Of course, the Darling was able to hurt the Wizards in a more lame, more dirty manner, egregiously flying towards the always-solid Antonio Daniels while he was in route to extending the lead to fifteen, illegally tackling him in the air in a foul attempt to land on sportscenter. Amazingly, the Darling was assessed his first foul of the night on the play, to which he, un-amazingly, began to cry to his usually helpful official friends. While the Wizards were OK for the rest of the night, AD suffered another freakin' sprained knee, leaving the number of adequate point guards on the Wizards roster resembling Gilbert's jersey number.

But is the DCO worried about this continued cursing via injuries? Never. Because we have been catching the recent play of Roger Mason Jr.! I know everyone on the internet loves nicknames, those crazy "African-American" traditions where guys are given lovely names based on their play, hair, criminal record, quality of cocaine, hometown, favorite car, or ability to impregnate women. Our attempts at nicknames haven't quite caught on yet, but that doesn't mean we aren't going to again throw our hats into the arena and again dub the son of Mason, The Wheaton Weapon.

As some of you may know, Bobtimist Prime is from, lives, and represents Wheaton, MD, the illest suburban enclave this side of Connecticut Avenue. Roger Mason gets his new nickname from having played at Good Counsel High School, back when it was located off of the more seedy side of Georgia Ave.

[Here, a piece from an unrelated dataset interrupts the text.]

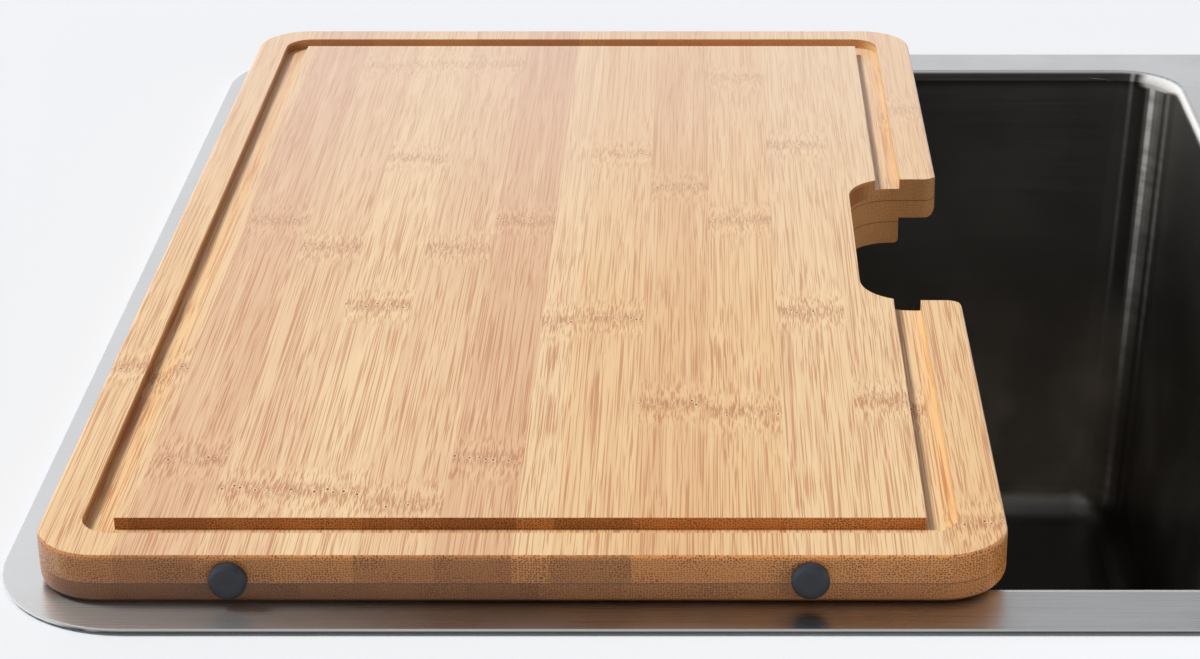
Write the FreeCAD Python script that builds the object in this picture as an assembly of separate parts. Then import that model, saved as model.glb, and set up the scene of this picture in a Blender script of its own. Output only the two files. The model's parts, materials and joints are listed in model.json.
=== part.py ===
import FreeCAD, Part
import math
import os

# A small inset workstation sink: a drawn steel bowl with a flat rim that is wider on the
# right, its waste fitting and clamps below the worktop, and a laminated bamboo board that
# slides along the rim. X runs left to right, Y front to back, Z up, in millimetres. The
# origin is the centre of the bowl, on the surface of the worktop that the sink is set into.

# Rim and bowl
sheet = 1.0
bowl_width = 336.0
bowl_length = 396.0
bowl_corner = 20.0
flange_width = 22.0
right_ledge = 30.0
rim_corner = 36.0
rim_edge_round = 0.3
bowl_depth = 185.0
bowl_draft_deg = 3.0
bend_round = 3.4
floor_round = 12.0
floor_fall = 3.0
floor_flat_band = 6.0

# Seal strip under the rim
seal_thick = 0.8
seal_width = 8.0
seal_inset = 1.5

# Clamps: the worktop they grip, the bracket, its screw and the swinging arm
worktop_thick = 30.0
bracket_width = 16.0
bracket_plate = 2.0
bracket_reach = 10.4
bracket_top = 7.0
bracket_leg = 18.0
screw_out = 5.6
screw_radius = 2.5
screw_top = 3.0
screw_head_flats = 8.0
screw_head_thick = 4.0
screw_slot = 1.2
tapped_clearance = 0.05
arm_width = 9.0
arm_reach = 14.0
arm_plate = 2.0
arm_lip_rise = 3.0
arm_lip_thick = 2.0
swivel_clearance = 0.3
side_clamp_spacing = 240.0

# Rubber pads that deaden the sound
pad_thick = 2.0
pad_top = 62.0
pad_height = 96.0
side_pad_length = 260.0
end_pad_length = 200.0
floor_pad_width = 60.0
floor_pad_length = 220.0
floor_pad_out = 100.0

# Waste fitting
waste_hole_radius = 45.0
recess_radius = 59.0
recess_depth = 2.5
recess_round = 1.0
recess_landing = 4.0
strainer_rim_radius = 56.5
strainer_gap = 3.0
strainer_depth = 30.0
strainer_lip_round = 2.0
seat_opening = 22.0
collar_depth = 6.0
spider_arm = 5.0
spider_ring = 2.0
hub_radius = 8.0
upper_gasket_thick = 1.2
gasket_width = 11.0
lower_gasket_thick = 3.0
housing_wall = 3.0
housing_clearance = 2.0
housing_rim_thick = 4.5
housing_rim_out = 6.0
housing_depth = 44.0
housing_cone = 13.0
outlet_radius = 23.9
outlet_wall = 4.0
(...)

Sure, the venerable Catholic school with its required polo shirts and slacks uniforms and required courses of Latin has since moved further up Georgia Ave in Olney, likely saving the paying customers of the school the need to avert the toughs leaving Mrs. Kim's lovely Party Time Beer and Wine, but the essence of Wheaton remains in Mason. The gritty, yet kind of monied background, the effective location (great three point shot = proximity to the district), the diversity (Mason plays the point in addition to shooting guard and swingman, Wheaton has a burgeoning El Salvadorian community), the key contributions (Mason's huge 18 points, Wheaton Plaza's fantastic variety of shoe stores), etc.

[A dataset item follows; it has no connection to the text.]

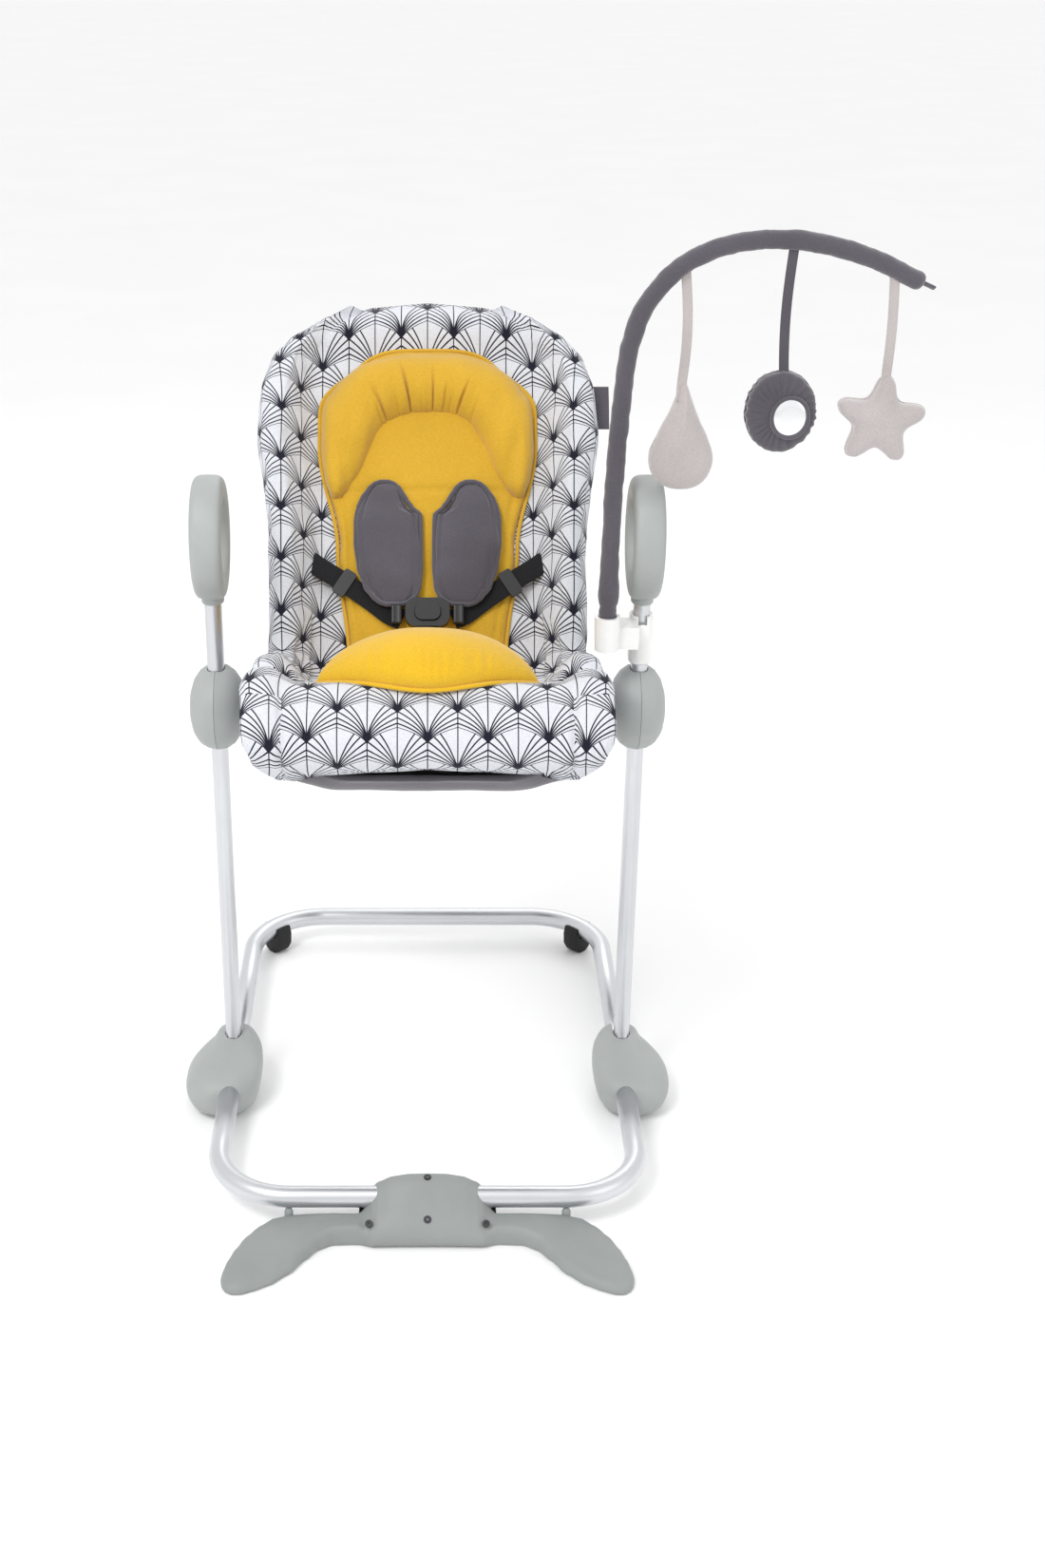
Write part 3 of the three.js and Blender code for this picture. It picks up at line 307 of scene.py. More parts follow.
def inflate(obj, cap, pressure, frames=20):
    """Lets the cloth swell like a filled cover, with no point moving further than cap millimetres."""
    rest = coords(obj)
    modifier = obj.modifiers.new("cloth", "CLOTH")
    settings = modifier.settings
    settings.quality = 5
    settings.mass = 0.3
    settings.use_pressure = True
    settings.uniform_pressure_force = pressure
    settings.effector_weights.gravity = 0
    settings.tension_stiffness = CLOTH_STIFFNESS
    settings.compression_stiffness = CLOTH_STIFFNESS
    settings.shear_stiffness = CLOTH_STIFFNESS / 2
    settings.bending_stiffness = 0.4
    modifier.collision_settings.use_self_collision = False
    modifier.point_cache.frame_start = 1
    modifier.point_cache.frame_end = frames
    scene = bpy.context.scene
    for at in range(1, frames + 1):
        scene.frame_set(at)
    evaluated = obj.evaluated_get(bpy.context.evaluated_depsgraph_get())
    flat = np.zeros(len(rest) * 3, np.float32)
    evaluated.data.vertices.foreach_get("co", flat)
    obj.modifiers.remove(modifier)
    scene.frame_set(1)
    move = flat.reshape(-1, 3) - rest
    length = np.linalg.norm(move, axis=1, keepdims=True)
    keep = np.minimum(1, cap * MM / np.maximum(length, 1e-9))
    set_coords(obj, rest + move * keep)


# ------------------------------------------------------------------ materials

class Surface:
    """A material and short names for the nodes it is built of."""

    def __init__(self, name, **sockets):
        self.material = bpy.data.materials.new(name)
        self.material.use_nodes = True
        self.tree = self.material.node_tree
        self.shader = self.tree.nodes["Principled BSDF"]
        for socket, value in sockets.items():
            self.shader.inputs[socket.replace("_", " ")].default_value = value

    def node(self, kind, **settings):
        made = self.tree.nodes.new(kind)
        for key, value in settings.items():
            setattr(made, key, value)
        return made

    def feed(self, socket, value):
        if isinstance(value, bpy.types.NodeSocket):
            self.tree.links.new(value, socket)
        else:
            socket.default_value = value

    def math(self, operation, a, b=0.0, clamp=False):
        made = self.node("ShaderNodeMath", operation=operation, use_clamp=clamp)
        self.feed(made.inputs[0], a)
        self.feed(made.inputs[1], b)
        return made.outputs[0]

    def place(self, kind="Object"):
        return self.node("ShaderNodeTexCoord").outputs[kind]

    def axes(self, vector):
        made = self.node("ShaderNodeSeparateXYZ")
        self.feed(made.inputs[0], vector)
        return made.outputs[0], made.outputs[1], made.outputs[2]

    def scaled(self, vector, scale):
        made = self.node("ShaderNodeMapping")
        self.feed(made.inputs["Vector"], vector)
        made.inputs["Scale"].default_value = scale
        return made.outputs[0]

    def noise(self, vector, scale, detail=2.0, roughness=0.5):
        made = self.node("ShaderNodeTexNoise")
        self.feed(made.inputs["Vector"], vector)
        made.inputs["Scale"].default_value = scale
        made.inputs["Detail"].default_value = detail
        made.inputs["Roughness"].default_value = roughness
        return made.outputs[0]

    def fit(self, value, low, high, to_low=0.0, to_high=1.0):
        made = self.node("ShaderNodeMapRange")
        for socket, v in zip(made.inputs, (value, low, high, to_low, to_high)):
            self.feed(socket, v)
        return made.outputs[0]

    def blend(self, share, a, b):
        made = self.node("ShaderNodeMix", data_type="RGBA")
        for socket, value in zip((made.inputs[0], made.inputs[6], made.inputs[7]), (share, a, b)):
            self.feed(socket, value)
        return made.outputs[2]

    def bump(self, height, distance, strength=1.0, normal=None):
        made = self.node("ShaderNodeBump")
        made.inputs["Strength"].default_value = strength
        made.inputs["Distance"].default_value = distance
        self.feed(made.inputs["Height"], height)
        if normal is not None:
            self.feed(made.inputs["Normal"], normal)
        return made.outputs[0]

    def finish(self, colour, roughness, normal):
        self.feed(self.shader.inputs["Base Color"], colour)
        self.feed(self.shader.inputs["Roughness"], roughness)
        self.feed(self.shader.inputs["Normal"], normal)
        return self.material


def shade(colour, factor):
    """A colour made lighter or darker."""
    return tuple(min(1.0, c * factor) for c in colour[:3]) + (1,)


def weave_height(s, pitch):
    """Threads that cross in three directions, so that they show on a surface of any facing."""
    x, y, z = s.axes(s.place())
    turn = 2 * math.pi / pitch
    waves = [s.math("SINE", s.math("MULTIPLY", axis, turn)) for axis in (x, y, z)]
    cross = s.math("MULTIPLY", waves[0], s.math("ADD", waves[1], waves[2]))
    return s.math("MULTIPLY", cross, 0.25)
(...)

Now, with Daniels nursing his knees for a couple of weeks (and the Darling nursing his lottery-bound team to another lauded two-game win streak), the Wizards will rely on the Wheaton Weapon's contributions in a full time manner, and we are confident that they will continue their pwning ways.

Saturday, April 14, 2007

He Walks!!


Based on recent comments from DeShawn Stevenson, DCO believes it is reasonable to conclude that Gilbert Arenas is mere days away from returning to the court. Note that Stevenson says that Arenas is "up walking around" AND "playing video games." This is a double dose of good news, as the juxtaposition of these two verb phrases must mean that Arenas is both mobile and has somehow come into posession of an advance version of NBA Live for Nintendo Wii. This is good news for Wii and Wizards fans everywhere.

Never ones to rely upon only one source for news, we at DCO maintain that we have confirmation Arenas will return to save us all based also upon this box score, where Gilbert is clearly listed as not having played due to "Coach's Decision" (no doubt to preserve him for the playoff run). If there is any reason to state this other than Gilbert's imminent return, and subsequent leading of the Wizards to glory, we'd like to hear it.